O número de processos abertos no âmbito do PERSI (procedimento extrajudicial de regularização de situações em incumprimento) aumentou 6,7% face ao último semestre de 2018, ano em que o número total representou um acréscimo de 12,3% face a 2017 (ano em que se verificou um forte recuo face a 2016).

Este aumento verifica-se numa altura em que a conjuntura económica é mais favorável para as famílias, nomeadamente pela descida do desemprego e das taxas de juros no crédito ao consumo, e particularmente no segmento da habitação. Mas também num período em que o crédito ao consumo tem atingido valores recordes, com muitas famílias a apresentam vários créditos no mesmo segmento, nomeadamente cartões de crédito (conseguidos com demasiada facilidade), o que acaba por prejudicar o êxito da regularização de dívidas. De acordo com dados do Gabinete de Apoio Financeiro da Deco, cada família endividada apresenta, em média, quatro empréstimos, dois créditos pessoais (para férias, saúde, educação, compra de equipamentos e outros destinos) e dois cartões de crédito.

Os dados divulgados recentemente pelo Banco de Portugal (BdP), na Sinopse das Actividades de Supervisão Comportamental, relativa à primeira metade do ano, mostram que a maioria dos contratos em incumprimento continuou a ser de crédito renovável (revolving), representado cerca de 77% do total, “destacando-se as dívidas resultantes da utilização de cartões de crédito, que estão na base de metade dos processos”, destaca o supervisor do sector bancário. No crédito revolving também entram os descobertos bancários, como as contas ordenado.

Os restantes incumprimentos verificaram-se no crédito pessoal (16,9%) e automóvel (6,2%).

O conjunto dos contratos em PERSI apresentava, entre Janeiro e Junho, 614,7 milhões de euros em dívida, um rácio de incumprimento de 10,4%, ligeiramente mais baixo que o verificado ao longo do ano passado.

Ainda no segmento do consumo, no primeiro semestre foram concluídos 312.405 processos PERSI relativos a 252.845 contratos de crédito aos consumidores (alguns ainda de 2018).

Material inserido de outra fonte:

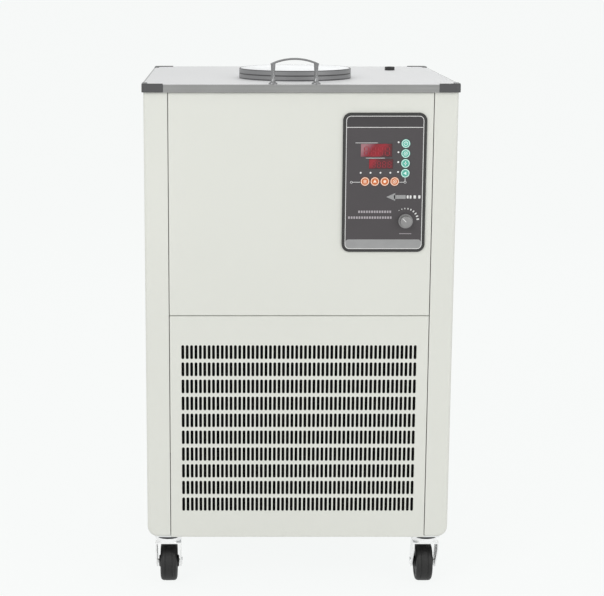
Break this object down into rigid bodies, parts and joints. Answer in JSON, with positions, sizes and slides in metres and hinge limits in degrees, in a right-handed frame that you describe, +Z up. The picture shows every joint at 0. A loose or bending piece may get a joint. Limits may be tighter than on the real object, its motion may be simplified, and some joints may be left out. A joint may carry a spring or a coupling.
{
  "type": "low temperature reaction bath",
  "caption": "Floor-standing refrigerated reaction bath on castors: lidded round bath in the worktop, keypad and speed knob, slotted intake grille, rear drain.",
  "frame": {"origin": "on the floor under the middle of the machine's overall length, knob and drain spigot included", "axes": "+Z up, +Y from the control panel towards the rear panel, +X to the right as seen from the front"},
  "size_m": [0.57, 0.6188, 0.9996],
  "materials": {
    "panel_paint": "fine powder coat, warm off-white",
    "worktop_white": "smooth white",
    "trim_aluminium": "satin anodised",
    "dark_plastic": "matt",
    "grey_plastic": "satin",
    "stainless": "brushed",
    "chrome": "polished",
    "zinc": "bright zinc",
    "wheel_black": "matt",
    "galvanised": "galvanised",
    "foam": "cast foam",
    "filter_black": "open foam",
    "copper": "drawn",
    "brass": "machined",
    "fascia_film": "printed film",
    "display_red": "tinted window",
    "key_orange": "gloss",
    "key_green": "gloss",
    "lamp_white": "clear",
    "board_green": "lacquered",
    "knob_silver": "turned",
    "compressor_black": "gloss black",
    "rubber": "moulded",
    "fins": "mill finish",
    "lever_red": "dipped",
    "fan_black": "moulded"
  },
  "bodies": {
    "cabinet": {"side_cover_right": "panel_paint", "side_cover_left": "panel_paint", "upper_front_panel": "panel_paint", "lower_grille_panel": "panel_paint", "rear_panel": "panel_paint", "base_pan": "galvanised", "inner_frame": "galvanised", "bath_shelf": "galvanised", "worktop": "worktop_white", "edge_trims": "trim_aluminium", "corner_caps": "dark_plastic", "bath_tank": "stainless", "bath_collar": "grey_plastic", "bath_insulation": "foam", "lid_rim": "grey_plastic", "lid_disc": "stainless", "lid_plug": "foam", "evaporator_coil": "copper", "stirrer_motor": "galvanised", "pull_handle": "chrome", "rod_socket": "dark_plastic", "control_bezel": "dark_plastic", "control_fascia": "fascia_film", "display_modules": "display_red", "indicator_lamps": "lamp_white", "control_board": "board_green", "speed_potentiometer": "dark_plastic", "dust_filter": "filter_black", "condenser": "fins", "fan_shroud": "galvanised", "fan_motor": "compressor_black", "compressor": "compressor_black", "compressor_grommets": "rubber", "filter_drier": "copper", "refrigerant_lines": "copper", "drain_pipe": "stainless", "drain_valve_body": "brass", "mains_inlet": "dark_plastic", "castor_plates": "zinc"},
    "speed_knob": {"speed_knob": "knob_silver"},
    "condenser_fan": {"condenser_fan": "fan_black"},
    "stirrer_magnet": {"stirrer_magnet": "galvanised"},
    "valve_lever": {"valve_lever": "lever_red", "valve_ball": "stainless"},
    "orange_key_1": {"orange_key_1": "key_orange"},
    "orange_key_2": {"orange_key_2": "key_orange"},
    "orange_key_3": {"orange_key_3": "key_orange"},
    "orange_key_4": {"orange_key_4": "key_orange"},
    "green_key_1": {"green_key_1": "key_green"},
    "green_key_2": {"green_key_2": "key_green"},
    "green_key_3": {"green_key_3": "key_green"},
    "green_key_4": {"green_key_4": "key_green"},
    "castor_front_left": {"castor_fork_front_left": "zinc"},
    "wheel_front_left": {"castor_wheel_front_left": "wheel_black"},
    "castor_front_right": {"castor_fork_front_right": "zinc"},
    "wheel_front_right": {"castor_wheel_front_right": "wheel_black"},
    "castor_rear_left": {"castor_fork_rear_left": "zinc"},
    "wheel_rear_left": {"castor_wheel_rear_left": "wheel_black"},
    "castor_rear_right": {"castor_fork_rear_right": "zinc"},
    "wheel_rear_right": {"castor_wheel_rear_right": "wheel_black"}
  },
  "joints": [
    {"name": "orange_key_1_press", "type": "slide", "parent": "cabinet", "child": "orange_key_1", "axis": [0, 1, 0], "range_m": [0, 0.0008], "stiffness_N_per_m": 600, "springref_m": -0.001},
    {"name": "orange_key_2_press", "type": "slide", "parent": "cabinet", "child": "orange_key_2", "axis": [0, 1, 0], "range_m": [0, 0.0008], "stiffness_N_per_m": 600, "springref_m": -0.001},
    {"name": "orange_key_3_press", "type": "slide", "parent": "cabinet", "child": "orange_key_3", "axis": [0, 1, 0], "range_m": [0, 0.0008], "stiffness_N_per_m": 600, "springref_m": -0.001},
    {"name": "orange_key_4_press", "type": "slide", "parent": "cabinet", "child": "orange_key_4", "axis": [0, 1, 0], "range_m": [0, 0.0008], "stiffness_N_per_m": 600, "springref_m": -0.001},
    {"name": "green_key_1_press", "type": "slide", "parent": "cabinet", "child": "green_key_1", "axis": [0, 1, 0], "range_m": [0, 0.0008], "stiffness_N_per_m": 600, "springref_m": -0.001},
    {"name": "green_key_2_press", "type": "slide", "parent": "cabinet", "child": "green_key_2", "axis": [0, 1, 0], "range_m": [0, 0.0008], "stiffness_N_per_m": 600, "springref_m": -0.001},
    {"name": "green_key_3_press", "type": "slide", "parent": "cabinet", "child": "green_key_3", "axis": [0, 1, 0], "range_m": [0, 0.0008], "stiffness_N_per_m": 600, "springref_m": -0.001},
    {"name": "green_key_4_press", "type": "slide", "parent": "cabinet", "child": "green_key_4", "axis": [0, 1, 0], "range_m": [0, 0.0008], "stiffness_N_per_m": 600, "springref_m": -0.001},
    {"name": "speed_knob_turn", "type": "hinge", "parent": "cabinet", "child": "speed_knob", "pos_m": [0.1904, -0.2954, 0.708], "axis": [0, 1, 0], "range_deg": [0, 270]},
    {"name": "condenser_fan_spin", "type": "hinge", "parent": "cabinet", "child": "condenser_fan", "pos_m": [0, -0.2226, 0.293], "axis": [0, 1, 0], "continuous": true},
    {"name": "stirrer_spin", "type": "hinge", "parent": "cabinet", "child": "stirrer_magnet", "pos_m": [-0.004, -0.1029, 0.7585], "axis": [0, 0, 1], "continuous": true},
    {"name": "drain_lever_turn", "type": "hinge", "parent": "cabinet", "child": "valve_lever", "pos_m": [0.052, 0.2744, 0.7085], "axis": [0, 0, 1], "range_deg": [0, 90]},
    {"name": "swivel_front_left", "type": "hinge", "parent": "cabinet", "child": "castor_front_left", "pos_m": [-0.244, -0.2579, 0.0987], "axis": [0, 0, 1], "continuous": true},
    {"name": "roll_front_left", "type": "hinge", "parent": "castor_front_left", "child": "wheel_front_left", "pos_m": [-0.244, -0.2319, 0.0375], "axis": [1, 0, 0], "continuous": true},
    {"name": "swivel_front_right", "type": "hinge", "parent": "cabinet", "child": "castor_front_right", "pos_m": [0.244, -0.2579, 0.0987], "axis": [0, 0, 1], "continuous": true},
    {"name": "roll_front_right", "type": "hinge", "parent": "castor_front_right", "child": "wheel_front_right", "pos_m": [0.244, -0.2319, 0.0375], "axis": [1, 0, 0], "continuous": true},
    {"name": "swivel_rear_left", "type": "hinge", "parent": "cabinet", "child": "castor_rear_left", "pos_m": [-0.244, 0.2261, 0.0987], "axis": [0, 0, 1], "continuous": true},
    {"name": "roll_rear_left", "type": "hinge", "parent": "castor_rear_left", "child": "wheel_rear_left", "pos_m": [-0.244, 0.2001, 0.0375], "axis": [1, 0, 0], "continuous": true},
    {"name": "swivel_rear_right", "type": "hinge", "parent": "cabinet", "child": "castor_rear_right", "pos_m": [0.244, 0.2261, 0.0987], "axis": [0, 0, 1], "continuous": true},
    {"name": "roll_rear_right", "type": "hinge", "parent": "castor_rear_right", "child": "wheel_rear_right", "pos_m": [0.244, 0.2001, 0.0375], "axis": [1, 0, 0], "continuous": true}
  ]
}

E no final de Junho estavam em análise ou negociação 130.635. No universo de processos concluídos, verificou-se a regularização do incumprimento em 44,8% dos casos, acima do observado no segundo semestre de 2018 (41,4%). Mas em 52,7% dos processos, a situação não foi resolvida por falta de acordo entre as partes, contra 55,9% no semestre anterior.

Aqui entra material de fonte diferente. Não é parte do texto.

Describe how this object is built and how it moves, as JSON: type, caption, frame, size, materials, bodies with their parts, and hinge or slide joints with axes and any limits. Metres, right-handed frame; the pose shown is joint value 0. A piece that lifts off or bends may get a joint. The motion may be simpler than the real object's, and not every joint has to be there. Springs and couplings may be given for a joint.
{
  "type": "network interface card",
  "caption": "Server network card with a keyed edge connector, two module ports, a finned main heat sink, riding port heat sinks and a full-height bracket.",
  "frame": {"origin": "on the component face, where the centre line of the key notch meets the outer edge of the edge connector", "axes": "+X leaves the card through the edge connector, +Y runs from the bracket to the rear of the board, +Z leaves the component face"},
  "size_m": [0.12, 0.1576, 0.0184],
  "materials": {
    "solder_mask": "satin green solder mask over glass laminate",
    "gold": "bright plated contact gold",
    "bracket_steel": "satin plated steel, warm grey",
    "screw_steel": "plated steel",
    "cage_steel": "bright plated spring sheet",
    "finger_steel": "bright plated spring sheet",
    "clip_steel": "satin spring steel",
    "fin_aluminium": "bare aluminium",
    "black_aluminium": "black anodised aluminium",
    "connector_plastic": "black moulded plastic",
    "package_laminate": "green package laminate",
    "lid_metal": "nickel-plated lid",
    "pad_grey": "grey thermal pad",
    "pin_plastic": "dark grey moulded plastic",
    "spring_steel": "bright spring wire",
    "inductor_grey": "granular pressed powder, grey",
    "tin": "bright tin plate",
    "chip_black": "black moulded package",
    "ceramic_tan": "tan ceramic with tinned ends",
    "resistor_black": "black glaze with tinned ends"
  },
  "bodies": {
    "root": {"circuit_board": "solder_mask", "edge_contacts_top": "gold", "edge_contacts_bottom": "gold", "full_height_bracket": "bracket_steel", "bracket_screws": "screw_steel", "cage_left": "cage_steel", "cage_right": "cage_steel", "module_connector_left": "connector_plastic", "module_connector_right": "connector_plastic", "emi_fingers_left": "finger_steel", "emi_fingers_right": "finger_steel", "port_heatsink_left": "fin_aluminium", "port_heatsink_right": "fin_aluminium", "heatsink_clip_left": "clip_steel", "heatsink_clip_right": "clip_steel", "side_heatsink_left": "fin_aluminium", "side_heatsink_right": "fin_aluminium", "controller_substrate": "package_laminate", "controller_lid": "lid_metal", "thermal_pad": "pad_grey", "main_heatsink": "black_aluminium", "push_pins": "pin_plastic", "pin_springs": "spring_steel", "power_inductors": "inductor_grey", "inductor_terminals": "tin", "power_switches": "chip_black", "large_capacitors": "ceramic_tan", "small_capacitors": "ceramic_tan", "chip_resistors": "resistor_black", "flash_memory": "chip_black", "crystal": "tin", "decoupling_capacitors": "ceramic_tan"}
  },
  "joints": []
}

De acordo com a Sinopse, a solução mais frequentemente acordada foi a renegociação do contrato, envolvendo, nomeadamente, o diferimento do pagamento de capital para a última prestação e o alargamento do prazo do contrato. A segunda solução mais frequente foi o refinanciamento da dívida seguido da consolidação de créditos.

Menos falhas na habitação

Apesar de as dívidas ascenderem a montantes bem mais elevadas, o crédito à habitação continua a apresentar menor incumprimento. E os dados do relatório do BdP mostram isso mesmo: no primeiro semestre, as instituições iniciaram 37.888 processos PERSI relativos a contratos de crédito à habitação e hipotecário, envolvendo 30.193 contratos. O montante total em dívida ascendeu a 1391,7 milhões de euros, o que corresponde a um rácio de incumprimento de 1,3%. Face ao segundo semestre de 2018, o número de processos iniciados diminuiu 6,4%, o que poderá ser parcialmente explicado pela sucessiva descida das taxas de juros e pela facilidade de venda das casas quando os encargos se tornam incomportáveis ou há alterações no agregado familiar, designadamente por divórcio.

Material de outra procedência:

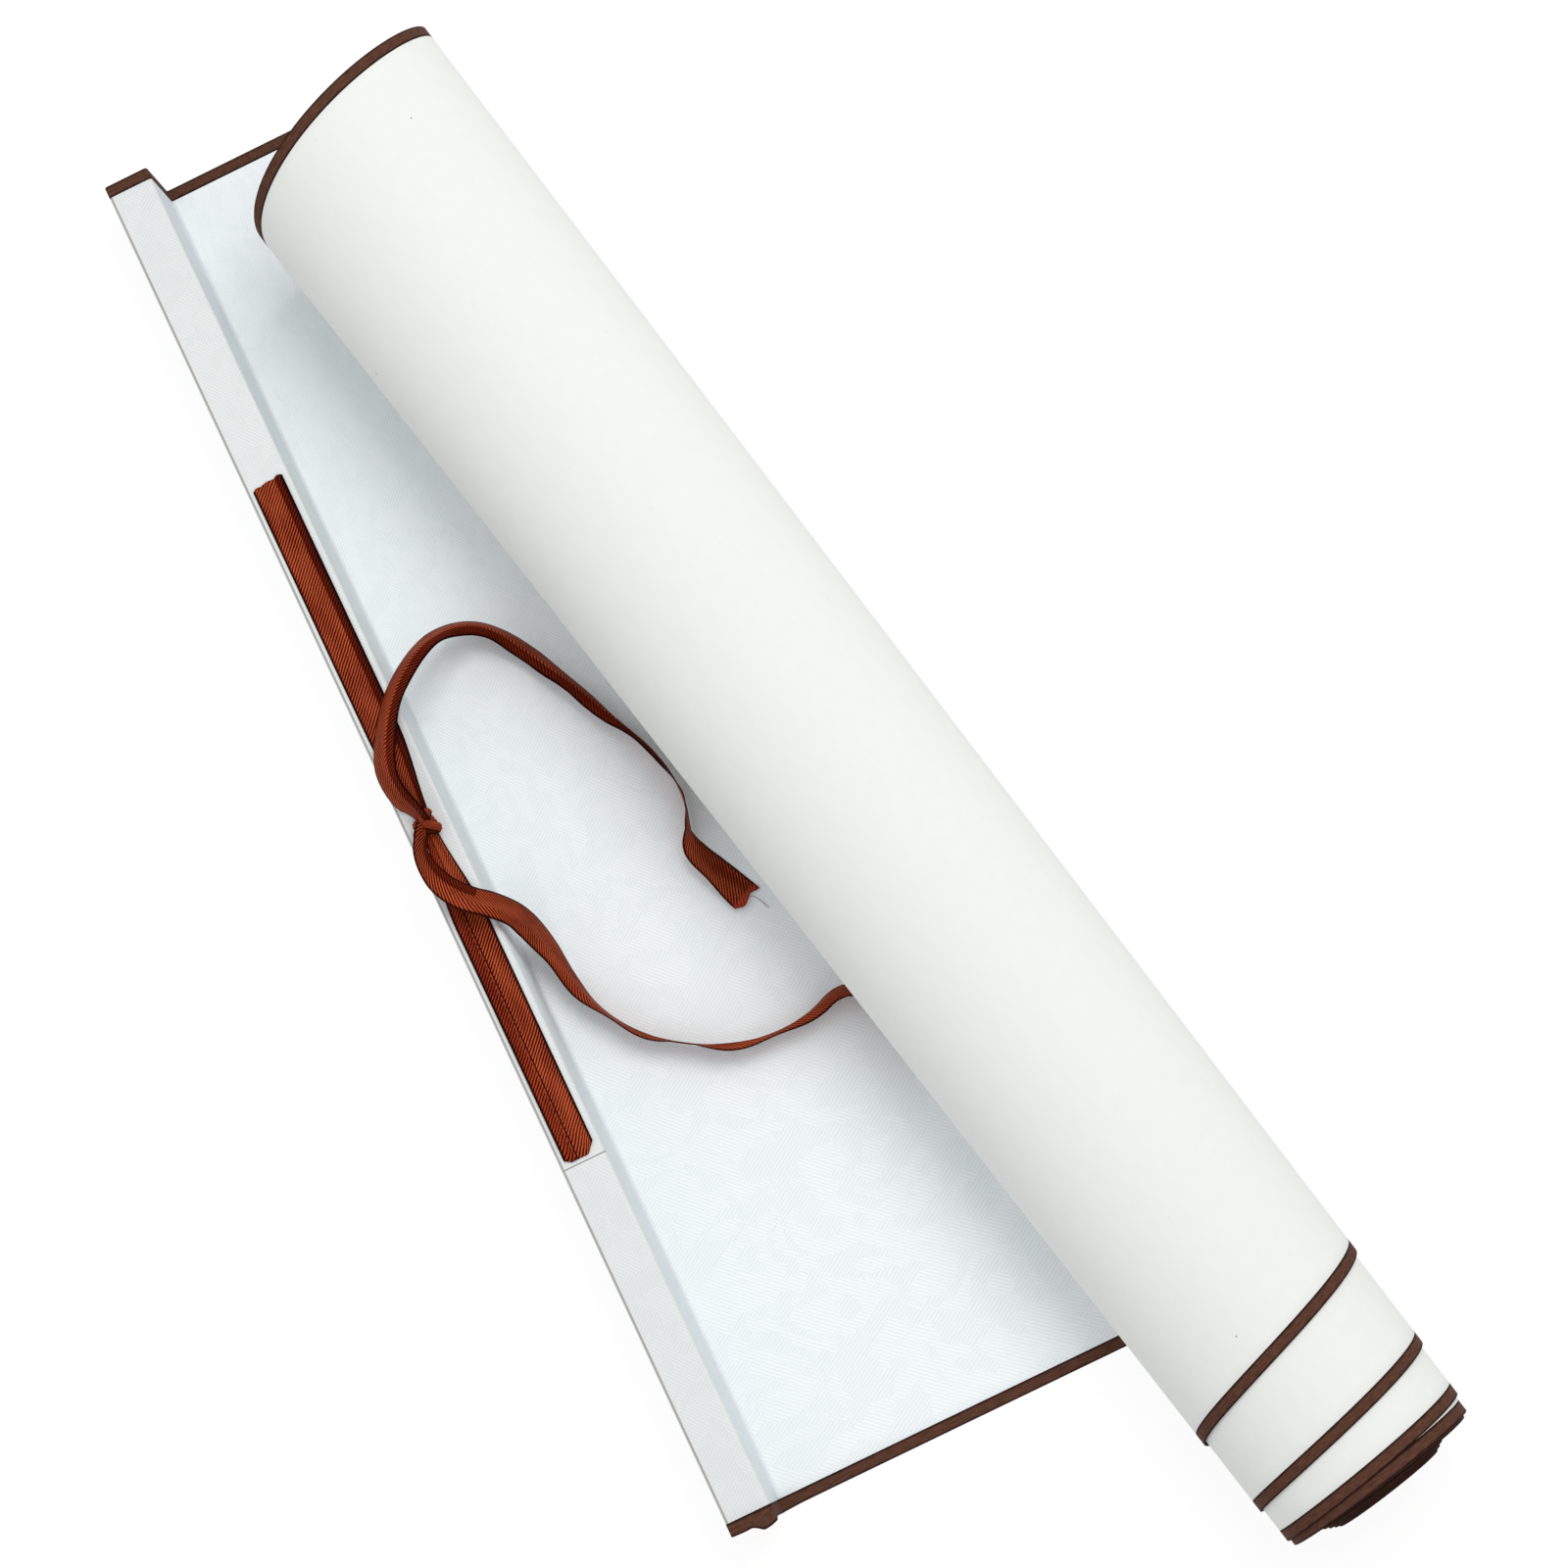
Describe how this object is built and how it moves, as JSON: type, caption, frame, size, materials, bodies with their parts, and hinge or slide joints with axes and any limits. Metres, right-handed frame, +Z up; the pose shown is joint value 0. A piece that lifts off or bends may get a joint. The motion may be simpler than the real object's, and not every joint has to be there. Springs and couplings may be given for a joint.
{
  "type": "paper scroll",
  "caption": "Blank hanging scroll lying face up, rolled most of the way to its wrapped top stave, the roll askew and stepping out at one end, with a hanging ribbon and loose tie tails.",
  "frame": {"origin": "on the floor under the roll, where the line it rests on crosses the middle of the sheet's width", "axes": "+X from the top stave to the roll, square to the stave; +Y along the stave, towards the roll's flush end; +Z up"},
  "size_m": [0.2061, 0.5219, 0.0752],
  "materials": {
    "sheet": "matte",
    "binding": "matte",
    "wood": "matte",
    "ribbon": "satin"
  },
  "bodies": {
    "root": {"scroll_sheet": "sheet", "edge_binding_upper": "binding", "edge_binding_lower": "binding", "top_stave": "wood", "bottom_rod": "wood", "hanging_ribbon": "ribbon", "tie_knot": "ribbon", "tie_tail_a": "ribbon", "tie_tail_b": "ribbon"}
  },
  "joints": []
}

Entre Janeiro e Junho foram concluídos 36.783 PERSI, envolvendo 26.204 contratos, e estavam pendentes 23.112.

A regularização das situações de incumprimento foi o desfecho da maioria dos PERSI concluídos (64,5%), ligeiramente abaixo do segundo semestre de 2018 (65,6%), na maior parte dos casos pelo pagamento dos montantes em atraso pelos clientes, o que inclui a possibilidade de regularização em várias mensalidades.

Em segundo lugar surge a renegociação dos contratos, com destaque para a introdução de períodos de carência de capital e/ou juros, e ainda para a concessão de empréstimos adicionais para pagamento de prestações. Num número mais reduzido de casos, verificou-se a dação em cumprimento do imóvel (dez processos) e o refinanciamento do contrato.

O número de processos PERSI concluídos sem acordo aumentou ligeiramente, passando de 30,5%, no segundo semestre de 2018, para 31,5%, no corrente ano.

O PERSI estabelece um conjunto de procedimentos que os bancos têm de seguir quando as famílias deixam de pagar os empréstimos. Mas em caso de incumprimento continuado, os bancos podem “vender” esses créditos a fundos especializados na recuperação de dívidas ou a outras entidades privadas, deixando as famílias mais desprotegidas, especialmente em relação à possibilidade de manterem as suas casas.